The Chinese divide the internal organs into a number of different categories. The five solid or 'zang' organs (the heart, lungs, liver, spleen and kidneys) are considered the most important, functionally speaking. However, the six hollow or 'fu' organs (the gallbladder, stomach, small intestine, large intestine, bladder and the sanjiao), as well as the pericardium (the protective covering of the heart) must also be taken into account, as they are closely connected to the aforementioned 'zang' organs.

Indeed, in TCM, each 'zang' organ is paired with a 'fu' organ, the function of one directly affecting the other.

The sanjiao needs some explaining before venturing further. It's not strictly speaking an organ in itself, but rather a functional unit consisting of three portions - the upper jiao of the chest (heart, lung), the middle jiao of the upper abdomen (spleen and stomach) and the lower jiao of the lower abdomen (kidney and bladder). The sanjiao distribute and circulate energy (Qi) and blood to their respective zones, as well as helping to regulate the amount of body fluid, sending any excess to the bladder to be excreted.

In TCM the internal organs play a vital role in the production, maintenance, replenishment, transformation and movement of the Vital Substances (Qi, blood, essence, and body fluids). The interactions of the Vital Substances are central to the Chinese Medical concept of the body-mind. Qi is the foundation of all the substances - they are but forms of Qi in varying stages of materiality.

The true meaning of Qi (pronounced chee), however, is not easily translated into English; there is no single word that conveys the many facets of the Chinese concept. The closest word in English to Qi is 'energy'. Both Qi and energy form the basis of the universe, their origins unknown. Our bodies, the earth, water, sound, and light are all made up of Qi or energy. Neither Qi nor energy can be destroyed, only transformed. It is interesting to note that scientists are now starting to acknowledge that all matter, when broken down into its most basic state is energy.

In terms of the TCM approach to the human body, if a person has abundant, smooth flowing Qi they are seen to be in good health.

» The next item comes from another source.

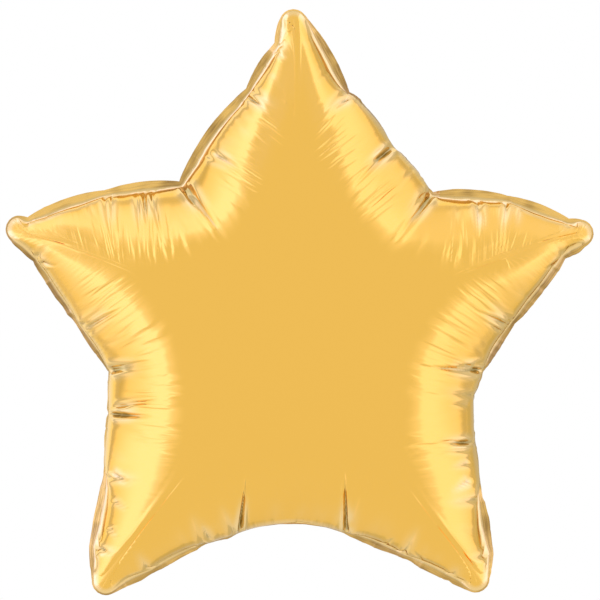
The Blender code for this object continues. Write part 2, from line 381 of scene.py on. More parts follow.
creases = {
    # from the seam inward, in metres from the star's middle: x, z, x, z, depth in mm, width in mm
    "long": (
        (-0.0147, 0.224, -0.004, 0.214, 1.6, 3.2), (-0.037, 0.188, -0.0155, 0.169, 1.8, 3.6),
        (-0.036, 0.186, -0.022, 0.176, 1.2, 2.4), (-0.060, 0.139, -0.0345, 0.1225, 2.0, 3.4),
        (-0.066, 0.137, -0.040, 0.124, 1.3, 2.6), (-0.083, 0.113, -0.048, 0.066, 2.4, 4.0),
        (-0.080, 0.104, -0.058, 0.080, 1.4, 2.6), (-0.119, 0.112, -0.114, 0.083, 2.2, 3.4),
        (-0.124, 0.110, -0.118, 0.066, 1.2, 2.8), (-0.113, 0.112, -0.099, 0.064, 1.3, 3.0),
        (-0.144, 0.106, -0.141, 0.079, 1.6, 2.8), (-0.199, 0.054, -0.189, 0.051, 1.6, 2.6),
        (-0.164, 0.002, -0.134, 0.018, 2.0, 3.4), (-0.162, -0.002, -0.137, 0.013, 1.2, 2.4),
        (-0.147, -0.030, -0.106, -0.022, 2.2, 3.6), (-0.143, -0.033, -0.090, -0.024, 1.6, 3.0),
        (-0.141, -0.066, -0.106, -0.066, 2.2, 3.2), (-0.139, -0.060, -0.092, -0.050, 1.3, 2.8),
        (-0.142, -0.113, -0.126, -0.122, 1.6, 2.8), (-0.141, -0.135, -0.130, -0.141, 1.2, 2.4),
        (-0.145, -0.157, -0.139, -0.164, 1.2, 2.4), (-0.152, -0.173, -0.146, -0.181, 1.2, 2.4),
        (-0.066, -0.166, -0.074, -0.147, 2.0, 3.4), (-0.042, -0.162, -0.035, -0.108, 4.4, 2.4),
        (0.0425, -0.162, 0.0405, -0.108, 4.4, 2.4), (0.073, -0.172, 0.082, -0.162, 1.4, 2.6),
        (0.102, -0.182, 0.095, -0.174, 1.2, 2.4), (0.139, -0.119, 0.122, -0.128, 1.6, 3.0),
        (0.138, -0.104, 0.123, -0.107, 1.2, 2.4), (0.138, -0.088, 0.108, -0.085, 2.0, 3.2),
        (0.139, -0.094, 0.110, -0.093, 1.2, 2.4), (0.138, -0.058, 0.123, -0.056, 1.2, 2.4),
        (0.147, -0.032, 0.089, -0.026, 2.4, 3.6), (0.150, -0.026, 0.110, -0.030, 1.4, 2.6),
        (0.172, 0.004, 0.144, 0.016, 2.0, 3.4), (0.165, 0.000, 0.150, 0.008, 1.2, 2.4),
        (0.211, 0.054, 0.201, 0.049, 1.6, 2.8), (0.147, 0.103, 0.146, 0.072, 2.0, 3.2),
        (0.150, 0.101, 0.152, 0.078, 1.2, 2.4), (0.110, 0.110, 0.078, 0.066, 2.4, 4.0),
        (0.102, 0.106, 0.086, 0.083, 1.4, 2.6), (0.076, 0.143, 0.048, 0.112, 2.2, 3.4),
        (0.070, 0.139, 0.049, 0.124, 1.3, 2.6), (0.046, 0.187, 0.028, 0.171, 1.8, 3.2),
        (0.043, 0.184, 0.030, 0.178, 1.2, 2.4), (0.180, 0.096, 0.178, 0.080, 1.0, 2.4)),
    "deeper": 1.3, "finer": 0.85, "endWidth": 0.35, "fadeIn": 0.004,
    # chance pleats: how many, how far in, how deep and wide in mm, and how much one may lean
    "pleats": 210, "pleatReach": (9.0, 34.0), "pleatDepth": (0.12, 0.55), "pleatWidth": (2.0, 3.8),
    "pleatLean": 0.25, "pleatFadeIn": 9.0,
    "calm": ((2.05, 2.60), (3.40, 3.95), (7.45, 7.95)), "calmer": 0.3,      # places where few pleats show
    "pinchDepth": 2.8, "pinchReach": 36.0, "pinchWidth": 2.6, "pinchFadeIn": 1.5,   # at the gathers, in mm
    "sharp": 1.5, "lip": 0.42, "lipAt": 1.55, "lipWide": 0.8,       # a crease's section, in its own widths
    "puff": 0.0038, "puffReach": 30.0, "puffDrop": 2.2, "puffMost": 1.2, "ridgePuff": 0.5,
    "creased": 0.0013, "creasedEven": 0.0022,   # depth from which the film counts as creased
    "valley": (0.0009, 0.0022),         # depths between which a crease's floor gets painted shade
    "deepest": 0.5,                     # no crease is deeper than that share of the film's height there
}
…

The other Vital Substances need a brief explanation before continuing further. Blood is described in TCM as a dense and material form of Qi. In Chinese medicine, blood is seen as being derived from food and water (after being digested and assimilated by the stomach and the spleen and transformed by the heart and lung).

Indeed it is inseparable from Qi - without Qi, blood would be an inactive liquid; conversely Qi is nourished by blood.

Essence (Jing) is a complex term, used in TCM to describe a precious substance derived from numerous sources: the genetic make-up of ones parents plus food and water. Essence, which is stored in the kidneys, determines a person's constitution, as well as growth, reproduction, development, sexual maturation, conception and pregnancy.

Body fluid in TCM terminology refers to all kinds of fluids in the body including sweat, saliva, stomach and intestinal secretions, urine as well all the major fluids circulating throughout the system.